▸ INSTRUCTIONS TO FOLLOW
The data must be written out once more, precisely as given.

:: DATA BLOCK ::

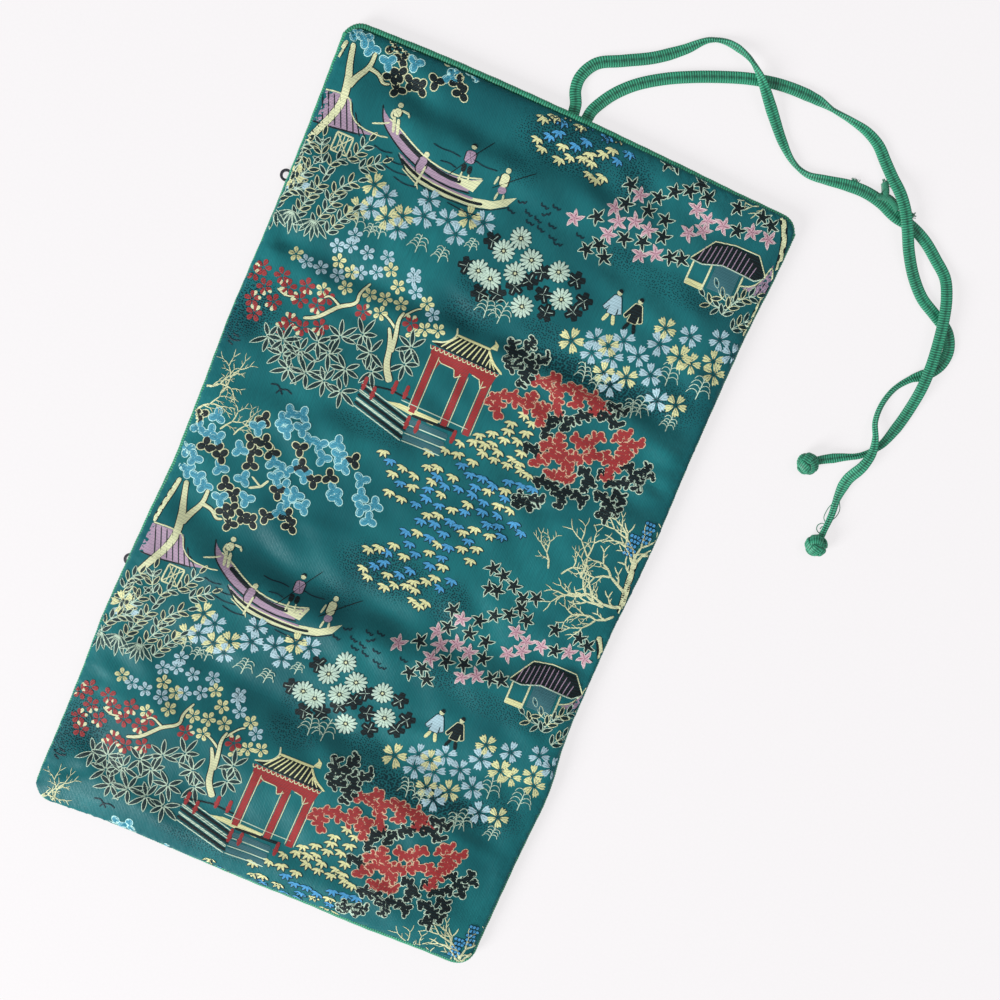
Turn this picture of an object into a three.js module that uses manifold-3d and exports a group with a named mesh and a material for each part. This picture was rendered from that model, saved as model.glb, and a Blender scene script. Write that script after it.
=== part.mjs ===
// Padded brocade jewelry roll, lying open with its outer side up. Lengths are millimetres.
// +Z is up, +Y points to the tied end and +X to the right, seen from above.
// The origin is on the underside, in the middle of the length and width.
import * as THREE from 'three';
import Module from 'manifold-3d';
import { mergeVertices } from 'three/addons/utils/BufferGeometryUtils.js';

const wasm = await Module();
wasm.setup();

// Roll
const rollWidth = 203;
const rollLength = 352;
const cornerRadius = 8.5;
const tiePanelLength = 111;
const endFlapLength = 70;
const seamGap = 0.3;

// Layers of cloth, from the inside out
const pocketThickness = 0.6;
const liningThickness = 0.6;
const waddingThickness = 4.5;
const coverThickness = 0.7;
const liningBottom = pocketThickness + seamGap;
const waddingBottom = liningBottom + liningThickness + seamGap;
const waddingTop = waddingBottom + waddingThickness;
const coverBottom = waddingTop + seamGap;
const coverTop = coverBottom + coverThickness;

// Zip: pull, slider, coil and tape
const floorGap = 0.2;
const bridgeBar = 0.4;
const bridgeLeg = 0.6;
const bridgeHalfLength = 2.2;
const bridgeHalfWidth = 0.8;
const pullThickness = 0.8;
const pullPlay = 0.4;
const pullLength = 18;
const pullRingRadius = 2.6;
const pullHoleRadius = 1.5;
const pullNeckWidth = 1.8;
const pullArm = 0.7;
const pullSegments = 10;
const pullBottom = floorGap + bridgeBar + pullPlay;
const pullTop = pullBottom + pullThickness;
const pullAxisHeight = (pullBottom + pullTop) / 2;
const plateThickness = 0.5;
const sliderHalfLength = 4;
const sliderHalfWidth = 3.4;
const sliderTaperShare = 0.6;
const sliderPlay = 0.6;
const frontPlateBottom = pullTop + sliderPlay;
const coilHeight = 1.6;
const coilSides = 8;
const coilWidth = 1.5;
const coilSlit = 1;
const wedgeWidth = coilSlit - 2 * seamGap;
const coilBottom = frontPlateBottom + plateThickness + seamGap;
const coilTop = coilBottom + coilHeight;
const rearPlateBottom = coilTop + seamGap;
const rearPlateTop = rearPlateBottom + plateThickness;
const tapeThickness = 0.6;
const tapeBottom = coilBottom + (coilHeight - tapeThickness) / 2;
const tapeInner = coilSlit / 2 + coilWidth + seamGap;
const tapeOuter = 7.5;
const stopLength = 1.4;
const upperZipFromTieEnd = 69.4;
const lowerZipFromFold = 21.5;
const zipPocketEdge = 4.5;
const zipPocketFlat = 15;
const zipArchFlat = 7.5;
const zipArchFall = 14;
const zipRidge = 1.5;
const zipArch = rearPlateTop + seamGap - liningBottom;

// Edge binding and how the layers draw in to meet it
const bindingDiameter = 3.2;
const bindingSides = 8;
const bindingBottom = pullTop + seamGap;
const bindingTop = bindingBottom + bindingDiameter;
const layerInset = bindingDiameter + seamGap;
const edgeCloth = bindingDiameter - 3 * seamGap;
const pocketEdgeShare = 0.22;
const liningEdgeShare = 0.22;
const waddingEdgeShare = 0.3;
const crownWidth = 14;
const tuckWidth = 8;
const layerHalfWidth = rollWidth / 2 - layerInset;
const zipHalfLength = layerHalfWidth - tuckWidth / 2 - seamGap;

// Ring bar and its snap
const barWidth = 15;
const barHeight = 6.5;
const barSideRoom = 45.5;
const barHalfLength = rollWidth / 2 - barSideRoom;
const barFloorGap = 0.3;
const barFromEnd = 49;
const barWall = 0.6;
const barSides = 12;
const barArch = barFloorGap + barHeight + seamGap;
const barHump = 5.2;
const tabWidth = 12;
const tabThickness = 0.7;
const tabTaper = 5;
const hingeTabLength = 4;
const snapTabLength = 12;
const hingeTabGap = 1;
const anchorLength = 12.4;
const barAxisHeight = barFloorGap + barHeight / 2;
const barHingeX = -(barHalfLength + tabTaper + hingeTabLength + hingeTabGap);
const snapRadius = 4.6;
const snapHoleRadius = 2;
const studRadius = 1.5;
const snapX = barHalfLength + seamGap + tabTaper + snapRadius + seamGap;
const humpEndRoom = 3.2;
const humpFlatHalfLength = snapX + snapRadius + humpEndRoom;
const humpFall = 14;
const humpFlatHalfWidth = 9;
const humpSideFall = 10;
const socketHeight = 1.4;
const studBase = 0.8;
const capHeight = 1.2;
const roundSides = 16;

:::

▸ TASK RESPONSE
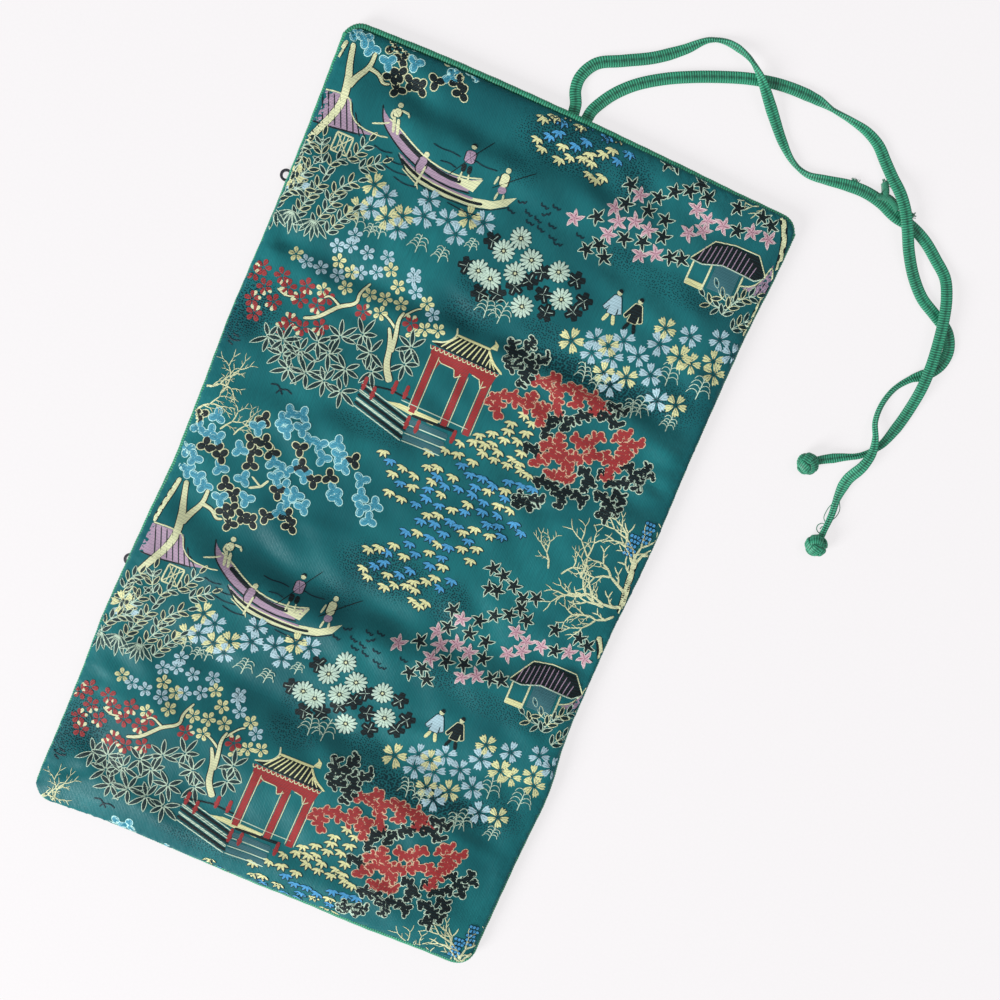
Turn this picture of an object into a three.js module that uses manifold-3d and exports a group with a named mesh and a material for each part. This picture was rendered from that model, saved as model.glb, and a Blender scene script. Write that script after it.
=== part.mjs ===
// Padded brocade jewelry roll, lying open with its outer side up. Lengths are millimetres.
// +Z is up, +Y points to the tied end and +X to the right, seen from above.
// The origin is on the underside, in the middle of the length and width.
import * as THREE from 'three';
import Module from 'manifold-3d';
import { mergeVertices } from 'three/addons/utils/BufferGeometryUtils.js';

const wasm = await Module();
wasm.setup();

// Roll
const rollWidth = 203;
const rollLength = 352;
const cornerRadius = 8.5;
const tiePanelLength = 111;
const endFlapLength = 70;
const seamGap = 0.3;

// Layers of cloth, from the inside out
const pocketThickness = 0.6;
const liningThickness = 0.6;
const waddingThickness = 4.5;
const coverThickness = 0.7;
const liningBottom = pocketThickness + seamGap;
const waddingBottom = liningBottom + liningThickness + seamGap;
const waddingTop = waddingBottom + waddingThickness;
const coverBottom = waddingTop + seamGap;
const coverTop = coverBottom + coverThickness;

// Zip: pull, slider, coil and tape
const floorGap = 0.2;
const bridgeBar = 0.4;
const bridgeLeg = 0.6;
const bridgeHalfLength = 2.2;
const bridgeHalfWidth = 0.8;
const pullThickness = 0.8;
const pullPlay = 0.4;
const pullLength = 18;
const pullRingRadius = 2.6;
const pullHoleRadius = 1.5;
const pullNeckWidth = 1.8;
const pullArm = 0.7;
const pullSegments = 10;
const pullBottom = floorGap + bridgeBar + pullPlay;
const pullTop = pullBottom + pullThickness;
const pullAxisHeight = (pullBottom + pullTop) / 2;
const plateThickness = 0.5;
const sliderHalfLength = 4;
const sliderHalfWidth = 3.4;
const sliderTaperShare = 0.6;
const sliderPlay = 0.6;
const frontPlateBottom = pullTop + sliderPlay;
const coilHeight = 1.6;
const coilSides = 8;
const coilWidth = 1.5;
const coilSlit = 1;
const wedgeWidth = coilSlit - 2 * seamGap;
const coilBottom = frontPlateBottom + plateThickness + seamGap;
const coilTop = coilBottom + coilHeight;
const rearPlateBottom = coilTop + seamGap;
const rearPlateTop = rearPlateBottom + plateThickness;
const tapeThickness = 0.6;
const tapeBottom = coilBottom + (coilHeight - tapeThickness) / 2;
const tapeInner = coilSlit / 2 + coilWidth + seamGap;
const tapeOuter = 7.5;
const stopLength = 1.4;
const upperZipFromTieEnd = 69.4;
const lowerZipFromFold = 21.5;
const zipPocketEdge = 4.5;
const zipPocketFlat = 15;
const zipArchFlat = 7.5;
const zipArchFall = 14;
const zipRidge = 1.5;
const zipArch = rearPlateTop + seamGap - liningBottom;

// Edge binding and how the layers draw in to meet it
const bindingDiameter = 3.2;
const bindingSides = 8;
const bindingBottom = pullTop + seamGap;
const bindingTop = bindingBottom + bindingDiameter;
const layerInset = bindingDiameter + seamGap;
const edgeCloth = bindingDiameter - 3 * seamGap;
const pocketEdgeShare = 0.22;
const liningEdgeShare = 0.22;
const waddingEdgeShare = 0.3;
const crownWidth = 14;
const tuckWidth = 8;
const layerHalfWidth = rollWidth / 2 - layerInset;
const zipHalfLength = layerHalfWidth - tuckWidth / 2 - seamGap;

// Ring bar and its snap
const barWidth = 15;
const barHeight = 6.5;
const barSideRoom = 45.5;
const barHalfLength = rollWidth / 2 - barSideRoom;
const barFloorGap = 0.3;
const barFromEnd = 49;
const barWall = 0.6;
const barSides = 12;
const barArch = barFloorGap + barHeight + seamGap;
const barHump = 5.2;
const tabWidth = 12;
const tabThickness = 0.7;
const tabTaper = 5;
const hingeTabLength = 4;
const snapTabLength = 12;
const hingeTabGap = 1;
const anchorLength = 12.4;
const barAxisHeight = barFloorGap + barHeight / 2;
const barHingeX = -(barHalfLength + tabTaper + hingeTabLength + hingeTabGap);
const snapRadius = 4.6;
const snapHoleRadius = 2;
const studRadius = 1.5;
const snapX = barHalfLength + seamGap + tabTaper + snapRadius + seamGap;
const humpEndRoom = 3.2;
const humpFlatHalfLength = snapX + snapRadius + humpEndRoom;
const humpFall = 14;
const humpFlatHalfWidth = 9;
const humpSideFall = 10;
const socketHeight = 1.4;
const studBase = 0.8;
const capHeight = 1.2;
const roundSides = 16;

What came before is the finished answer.